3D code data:
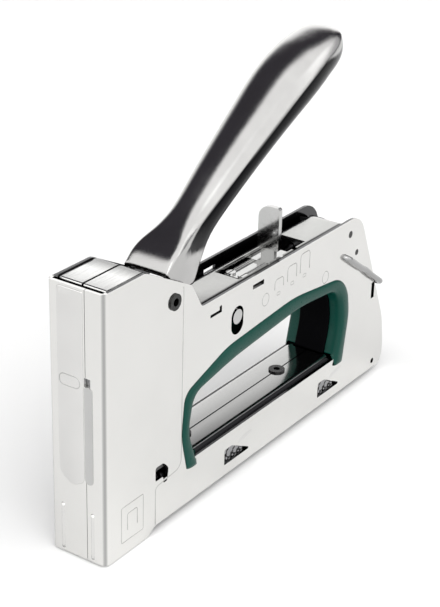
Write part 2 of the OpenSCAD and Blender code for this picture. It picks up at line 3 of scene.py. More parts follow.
import logging
import math
from dataclasses import dataclass, replace
from enum import Enum
from typing import Optional, Sequence

import bmesh
import bpy
import numpy as np
from mathutils import Matrix, Vector


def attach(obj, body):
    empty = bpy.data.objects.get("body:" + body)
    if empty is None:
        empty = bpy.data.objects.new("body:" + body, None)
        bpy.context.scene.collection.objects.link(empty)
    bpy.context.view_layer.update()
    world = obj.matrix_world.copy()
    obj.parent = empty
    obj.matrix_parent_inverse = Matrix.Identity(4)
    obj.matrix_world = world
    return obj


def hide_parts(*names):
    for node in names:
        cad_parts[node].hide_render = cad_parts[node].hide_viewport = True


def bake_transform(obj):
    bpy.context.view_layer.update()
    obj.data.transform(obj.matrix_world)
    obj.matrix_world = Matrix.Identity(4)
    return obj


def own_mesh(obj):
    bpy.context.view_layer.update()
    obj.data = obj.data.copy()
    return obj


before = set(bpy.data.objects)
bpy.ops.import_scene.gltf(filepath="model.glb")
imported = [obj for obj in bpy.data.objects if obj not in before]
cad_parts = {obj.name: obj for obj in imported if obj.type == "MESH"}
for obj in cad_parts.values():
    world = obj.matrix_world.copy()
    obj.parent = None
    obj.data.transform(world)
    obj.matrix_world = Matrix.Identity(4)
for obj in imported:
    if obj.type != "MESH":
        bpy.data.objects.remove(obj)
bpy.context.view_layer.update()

log = logging.getLogger("staple_gun")

MM = 0.001  # metres in a millimetre
BODY_LENGTH = 192.5  # of the casing, nose to rear
HALF_WIDTH = 11.75  # from the middle to the outer face of a plate
FULL_TURN = 2.0 * math.pi
SHARP_ANGLE = math.radians(38)  # edges that bend further are sharp

Span = tuple[Optional[float], Optional[float]]
Colour = tuple[float, float, float]


class Wear(Enum):
    """How a surface is worked over in its finish."""

    POLISHED = "polished"
    BRUSHED = "brushed"
    GRAINED = "grained"
    MOULDED = "moulded"


# ---- materials ----

# Sizes of the patterns in cells a metre, and depths of their relief in metres
CLOUD_SCALE, SCUFF_SCALE, WAVE_SCALE = 55.0, 60.0, 28.0
FINE_DEPTH, SCUFF_DEPTH, WAVE_DEPTH = 0.00005, 0.00003, 0.0003
SCUFF_STRETCH, SCUFF_TURN = (2, 2, 40), (0.3, 0.2, 0.5)
LEAST_ROUGHNESS = 0.02
# Black painted onto the handle's rims as dark reflection and shade
PAINTED_DARK_COLOUR = (0.004, 0.004, 0.005)


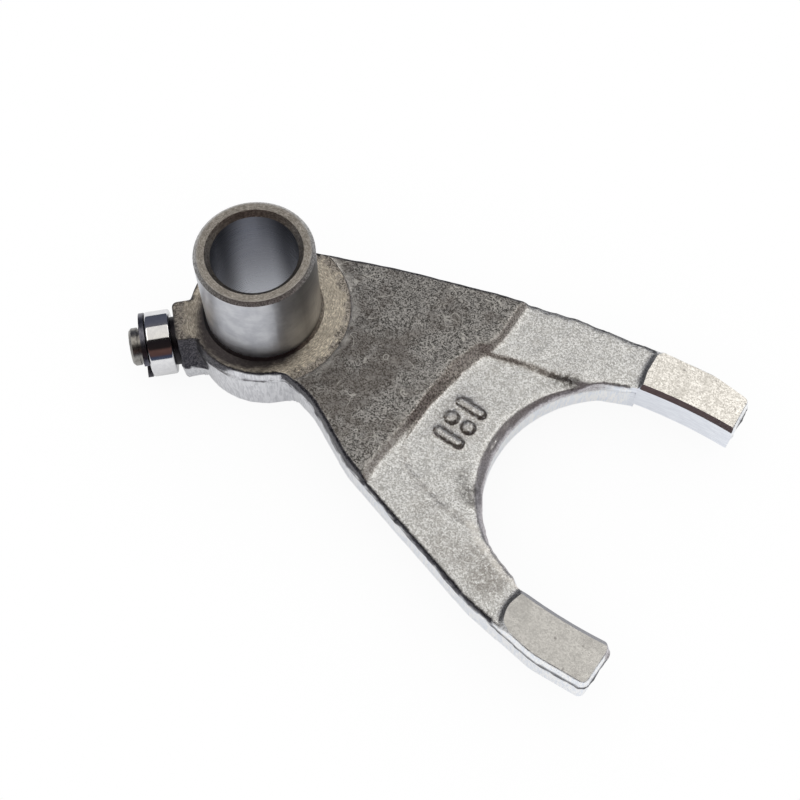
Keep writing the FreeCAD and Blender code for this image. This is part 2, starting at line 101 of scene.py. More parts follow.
class Graph:
    """Node tree of one material, with short calls for the nodes that the surfaces use."""

    def __init__(self, name):
        self.material = bpy.data.materials.new(name)
        self.material.use_nodes = True
        self.tree = self.material.node_tree
        self.shader = self.tree.nodes["Principled BSDF"]
        self.shader.inputs["Metallic"].default_value = 1.0
        self.place = self.tree.nodes.new("ShaderNodeTexCoord").outputs["Object"]

    def node(self, kind, inputs, output=0, **settings):
        made = self.tree.nodes.new(kind)
        for key, value in settings.items():
            setattr(made, key, value)
        for key, value in inputs.items():
            self.feed(made.inputs[key], value)
        return made.outputs[output]

    def feed(self, socket, value):
        if isinstance(value, bpy.types.NodeSocket):
            self.tree.links.new(value, socket)
        elif isinstance(value, tuple) and socket.type == "RGBA":
            socket.default_value = (*value, 1.0)
        else:
            socket.default_value = value

    def math(self, operation, a, b=0.0):
        return self.node("ShaderNodeMath", {0: a, 1: b}, operation=operation)

    def stretched(self, x, y, z):
        return self.node("ShaderNodeMapping", {"Vector": self.place, "Scale": (x, y, z)})

    def noise(self, size_mm, detail=2.0, rough=0.5, place=None):
        """Noise from 0 to 1 whose grains are about size_mm across."""
        return self.node("ShaderNodeTexNoise", {
            "Vector": place or self.place, "Scale": 1.0 / (size_mm * MM), "Detail": detail,
            "Roughness": rough})

    def speckle(self, size_mm, place=None):
        """Salt-and-pepper level from 0 to 1: random small cells over soft noise."""
        cells = self.node("ShaderNodeTexVoronoi", {
            "Vector": place or self.place, "Scale": 1.0 / (size_mm * MM)}, output=1)
        level = self.node("ShaderNodeSeparateColor", {"Color": cells})
        soft = self.noise(1.6 * size_mm, 2.0, 0.6, place)
        return self.math("ADD", self.math("MULTIPLY", level, 0.6), self.math("MULTIPLY", soft, 0.4))

    def hairs(self, size_mm, share):
        """Sparse fine scratches, 1 on a scratch and 0 off it; share is how much has none."""
        line = self.math("ABSOLUTE", self.math("SUBTRACT", self.noise(size_mm, 1.0), 0.5))
        patch = self.ramp(self.noise(1.7 * size_mm, 1.0), share, share + 0.05)
        return self.math("MULTIPLY", self.ramp(line, 0.0, 0.022, 1.0, 0.0), patch)

    def axis(self, index):
        return self.node("ShaderNodeSeparateXYZ", {"Vector": self.place}, output=index)

    def sideways(self, radius_mm):
        """Place across the barrel, from -1 to 1 between the two sides of a cylinder of this radius."""
        share = ACROSS_BARREL / (radius_mm * MM)
        return self.node("ShaderNodeVectorMath", {0: self.place, 1: share}, output=1,
                         operation="DOT_PRODUCT")

    def height(self, low_mm, high_mm, out_low, out_high):
        """Value that changes smoothly between two heights."""
        return self.ramp(self.axis(2), low_mm * MM, high_mm * MM, out_low, out_high)

    def ramp(self, value, low, high, out_low=0.0, out_high=1.0):
        return self.node("ShaderNodeMapRange", {
            "Value": value, "From Min": low, "From Max": high, "To Min": out_low,
            "To Max": out_high}, interpolation_type="SMOOTHSTEP")

    def mix(self, share, a, b):
        """Colour a where share is 0 and colour b where it is 1."""
        made = self.tree.nodes.new("ShaderNodeMix")
        made.data_type = "RGBA"
        self.feed(made.inputs[0], share)
        self.feed(made.inputs[6], a)
        self.feed(made.inputs[7], b)
        return made.outputs[2]

    def attribute(self, name):
        return self.node("ShaderNodeAttribute", {}, output=2, attribute_name=name)

    def bump(self, height, depth_mm, strength=1.0, normal=None):
        inputs = {"Height": height, "Distance": depth_mm * MM, "Strength": strength}
        if normal:
            inputs["Normal"] = normal
        return self.node("ShaderNodeBump", inputs)

    def finish(self, colour, rough, normal=None):
        self.feed(self.shader.inputs["Base Color"], colour)
        self.feed(self.shader.inputs["Roughness"], rough)
        if normal:
            self.feed(self.shader.inputs["Normal"], normal)
        return self.material


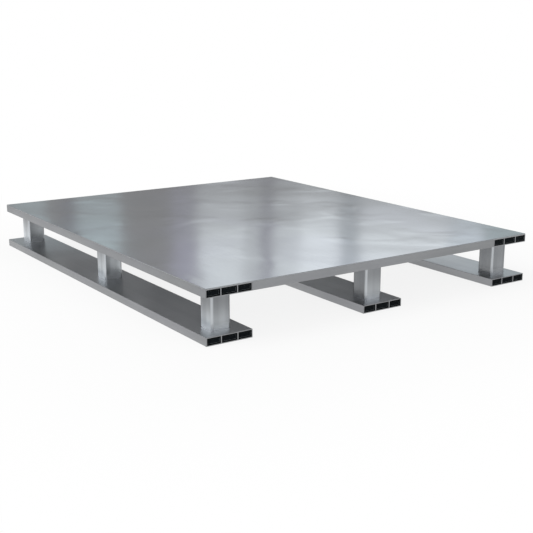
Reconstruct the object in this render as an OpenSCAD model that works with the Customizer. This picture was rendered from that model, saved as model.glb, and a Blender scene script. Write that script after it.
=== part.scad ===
// Aluminium pallet with a closed deck.
// Three hollow runners lie on the floor. Nine square posts stand on them and carry a frame
// of hollow planks, and one thin sheet covers the frame. Black ribbed plugs close the open
// ends of the planks that run from front to back.
// The origin is at the middle of the pallet on the floor. +X runs along the front edge to
// the right, +Y from front to back along the runners, and +Z up.

/* [Pallet] */
// Width of the pallet, across the runners
pallet_w = 1000; // [700:10:1400]
// Length of the pallet, along the runners
pallet_l = 1200; // [900:10:1600]

/* [Hollow plank] */
// Width of a plank
plank_w = 120; // [96:1:160]
// Height of a plank
plank_h = 20; // [14:0.5:40]
// Thickness of the top and bottom walls
plank_skin = 1.8; // [1.2:0.1:3]
// Thickness of the two side walls
plank_side = 2; // [1.2:0.1:4]
// Thickness of the two webs between the cells
plank_web = 2.4; // [1.2:0.1:4]
// Distance between the middles of the two webs
web_pitch = 42.8; // [30:0.2:56]
// Radius of the four long outer edges
plank_edge_r = 0.5; // [0.3:0.1:1.2]
// Radius in the corners of the cells
cell_r = 1; // [0.4:0.1:2]

/* [Deck] */
// Thickness of the sheet on top of the frame
sheet_t = 2; // [1:0.5:5]
// Radius of the sheet's four corners, seen from above
sheet_corner_r = 1; // [0.5:0.5:10]
// Radius that eases the sheet's upper edges
sheet_edge_r = 0.5; // [0.2:0.1:0.8]

/* [Posts] */
// Side of a square post
post_side = 50; // [30:1:80]
// Wall thickness of a post
post_wall = 3; // [1.5:0.5:5]
// Outer corner radius of a post
post_corner_r = 5.5; // [5:0.5:12]
// Clear height between a runner and the deck frame
post_h = 88; // [70:1:140]

/* [End plugs] */
// Clearance between a plug and its cell, all round
plug_clear = 0.1; // [0.05:0.05:0.3]
// Depth of the plug's face behind the end of the plank
plug_recess = 0.4; // [0:0.1:2]
// Thickness of the plug's face plate
plug_face_t = 3; // [2:0.5:5]
// Chamfer round the plug's face
plug_chamfer = 0.5; // [0.2:0.1:1]
// Width of the flat rim round the sunk panel of the face
plug_rim = 2.8; // [2:0.1:3]
// Depth of the sunk panel
plug_panel_d = 1.2; // [0.4:0.1:1.4]
// How far the sloping walls of the panel run inwards
plug_panel_run = 0.6; // [0.2:0.1:0.8]
// Length of the plug's hollow shank behind the face plate
plug_shank_l = 16; // [16:0.5:30]
// Wall of the hollow shank
plug_shank_wall = 1.4; // [1:0.1:2]
// Number of grip ribs round the shank
plug_ribs = 4; // [2:1:4]
// Thickness of a grip rib
plug_rib_t = 0.9; // [0.6:0.1:1.4]
// How far the grip ribs stand out from the shank
plug_rib_h = 1.6; // [0.8:0.1:2.4]

/* [Hidden] */
$fn = 48;
// Overlap of cutting shapes past the faces that they cut
cut = 1;

// Levels above the floor
runner_top = plank_h;
frame_z = runner_top + post_h;
sheet_z = frame_z + plank_h;

// Middles of the outer runners, side planks and posts, seen from above
plank_x = (pallet_w - plank_w) / 2;
plank_y = (pallet_l - plank_w) / 2;
// A cross plank fits between the two side planks
cross_l = pallet_w - 2 * plank_w;

// Cells of the hollow plank
cell_h = plank_h - 2 * plank_skin;
mid_cell_w = web_pitch - plank_web;
side_cell_w = (plank_w - web_pitch - plank_web) / 2 - plank_side;
side_cell_x = (web_pitch + plank_web + side_cell_w) / 2;
// Middle and width of each cell, counted along +X
CELLS = [[-side_cell_x, side_cell_w], [0, mid_cell_w], [side_cell_x, side_cell_w]];

// Tones of the parts
sheet_tone = [0.72, 0.73, 0.76];
plank_tone = [0.66, 0.67, 0.70];
post_tone = [0.62, 0.64, 0.66];
plug_tone = [0.09, 0.10, 0.10];

// Rows and columns of the frame: a name and a place for each
COLUMNS = [["left", -plank_x], ["middle", 0], ["right", plank_x]];
SIDES = [COLUMNS[0], COLUMNS[2]];
ROWS = [["front", -plank_y], ["middle", 0], ["back", plank_y]];
CROSS_ROWS = [
    ["front", -plank_y],
    ["mid_front", -plank_y / 2],
    ["middle", 0],
    ["mid_back", plank_y / 2],
    ["back", plank_y]
];
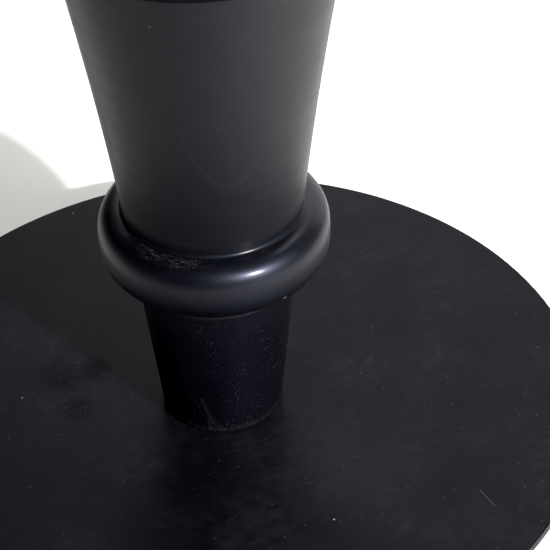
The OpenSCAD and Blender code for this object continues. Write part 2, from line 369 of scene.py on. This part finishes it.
def patches(tree, place, width, low=0.3, high=0.7, to=(0.0, 1.0), stretch=(1, 1, 1), detail=2.0):
    """Soft patches about width across, longer along an axis whose stretch is under 1. The noise from low to
    high becomes the two values of to."""
    scaled = add(tree, "ShaderNodeVectorMath", {"operation": "MULTIPLY"}, {0: place, 1: stretch})
    noise = add(tree, "ShaderNodeTexNoise", {"noise_dimensions": "3D"},
                {"Vector": scaled, "Scale": 1 / width, "Detail": detail})
    return add(tree, "ShaderNodeMapRange", {"clamp": True},
               {"Value": noise, "From Min": low, "From Max": high, "To Min": to[0], "To Max": to[1]})


def specks(tree, place, spacing, width, share):
    """Mask of round specks about width across, one to a cell of the given spacing, in a share of them."""
    cells = add(tree, "ShaderNodeTexVoronoi", {"feature": "F1"}, {"Vector": place, "Scale": 1 / spacing})
    near = add(tree, "ShaderNodeMapRange", {"clamp": True},
               {"Value": cells.outputs["Distance"], "From Min": 0.3 * width / spacing,
                "From Max": 0.6 * width / spacing, "To Min": 1.0, "To Max": 0.0})
    pick = add(tree, "ShaderNodeSeparateColor", None, {"Color": cells.outputs["Color"]})
    chosen = add(tree, "ShaderNodeMath", {"operation": "LESS_THAN"}, {0: pick, 1: share})
    return add(tree, "ShaderNodeMath", {"operation": "MULTIPLY"}, {0: near, 1: chosen})


def spot(tree, place, centre, width, core=0.5):
    """Mask of one round spot about width across, whose full strength reaches to core of its radius."""
    gap = add(tree, "ShaderNodeVectorMath", {"operation": "DISTANCE"}, {0: place, 1: centre}).outputs["Value"]
    return add(tree, "ShaderNodeMapRange", {"clamp": True, "interpolation_type": "SMOOTHSTEP"},
               {"Value": gap, "From Min": core * width / 2, "From Max": width / 2,
                "To Min": 1.0, "To Max": 0.0})


def scratch(tree, place, start, end, width):
    """Mask of a straight scratch from start to end."""
    along = Vector(end) - Vector(start)
    offset = add(tree, "ShaderNodeVectorMath", {"operation": "SUBTRACT"}, {0: place, 1: start})
    reach = add(tree, "ShaderNodeVectorMath", {"operation": "DOT_PRODUCT"},
                {0: offset, 1: along / along.length_squared}).outputs["Value"]
    inside = add(tree, "ShaderNodeClamp", None, {"Value": reach})
    nearest = add(tree, "ShaderNodeVectorMath", {"operation": "SCALE"}, {0: along, "Scale": inside})
    gap = add(tree, "ShaderNodeVectorMath", {"operation": "DISTANCE"},
              {0: offset, 1: nearest}).outputs["Value"]
    return add(tree, "ShaderNodeMapRange", {"clamp": True, "interpolation_type": "SMOOTHSTEP"},
               {"Value": gap, "From Min": 0.1 * width, "From Max": 0.6 * width, "To Min": 1.0, "To Max": 0.0})


def any_of(tree, masks):
    """A mask as strong as the strongest of several."""
    strongest = masks[0]
    for mask in masks[1:]:
        strongest = add(tree, "ShaderNodeMath", {"operation": "MAXIMUM"}, {0: strongest, 1: mask})
    return strongest


def paint(tree, base, over, layers):
    """Lays a colour over the base in layers. A layer is its amount, then the masks that it is kept to."""
    for amount, *masks in layers:
        factor = amount
        for mask in masks:
            factor = add(tree, "ShaderNodeMath", {"operation": "MULTIPLY", "use_clamp": True},
                         {0: mask, 1: factor})
        base = add(tree, "ShaderNodeMix", {"data_type": "RGBA"}, {"Factor": factor, "A": base, "B": over})
    return base


def near_height(tree, place, height, full, none):
    """Mask that is full within one distance of a height, and nothing past another."""
    axes = add(tree, "ShaderNodeSeparateXYZ", None, {"Vector": place})
    gap = add(tree, "ShaderNodeMath", {"operation": "SUBTRACT"}, {0: axes.outputs["Z"], 1: height})
    apart = add(tree, "ShaderNodeMath", {"operation": "ABSOLUTE"}, {0: gap})
    return add(tree, "ShaderNodeMapRange", {"clamp": True},
               {"Value": apart, "From Min": full, "From Max": none, "To Min": 1.0, "To Max": 0.0})


def rgba(value):
    return (*value, 1.0)


def on_column(angle, radius, height):
    """The point at an angle in degrees round the column from its front, and at a height above the plate."""
    a = math.radians(angle)
    return Vector((radius * math.sin(a), -radius * math.cos(a), COLUMN_LOW + height))


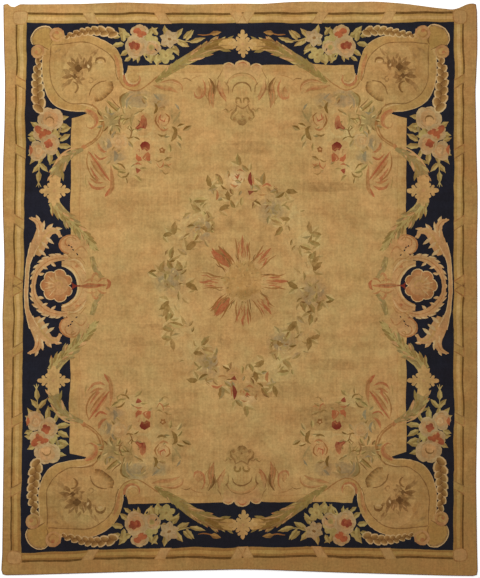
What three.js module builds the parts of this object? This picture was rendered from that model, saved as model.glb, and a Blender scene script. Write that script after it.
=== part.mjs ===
// A room-size wool carpet in the Aubusson manner, hand-knotted in one piece and lying flat on the floor.
// Units are millimetres. The origin is under the middle of the carpet, at floor level, with +Z up.
// +Y runs towards the end with the notched corner, and +X to the right of it as seen from above.
import * as THREE from 'three';
import { mergeVertices } from 'three/addons/utils/BufferGeometryUtils.js';

// Driving dimensions
const WIDTH = 3060;
const LENGTH = 3690;
const THICKNESS = 9;

// How finely the sheet is divided. The cells are small at the edges, where the outline wanders.
const COLUMNS = 36;
const ROWS = 42;
const EDGE_CROWDING = 0.85;

// The rim seen in section, from the floor up: the share of the thickness, and how far the rim is drawn in.
const RIM = [
  { share: 0.0, drawnIn: 2.5 },
  { share: 0.3, drawnIn: 0 },
  { share: 0.65, drawnIn: 0 },
  { share: 1.0, drawnIn: 3.5 },
];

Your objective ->
Count the lines of these entries that hold the string "empty", and give only that number.

The result ->
5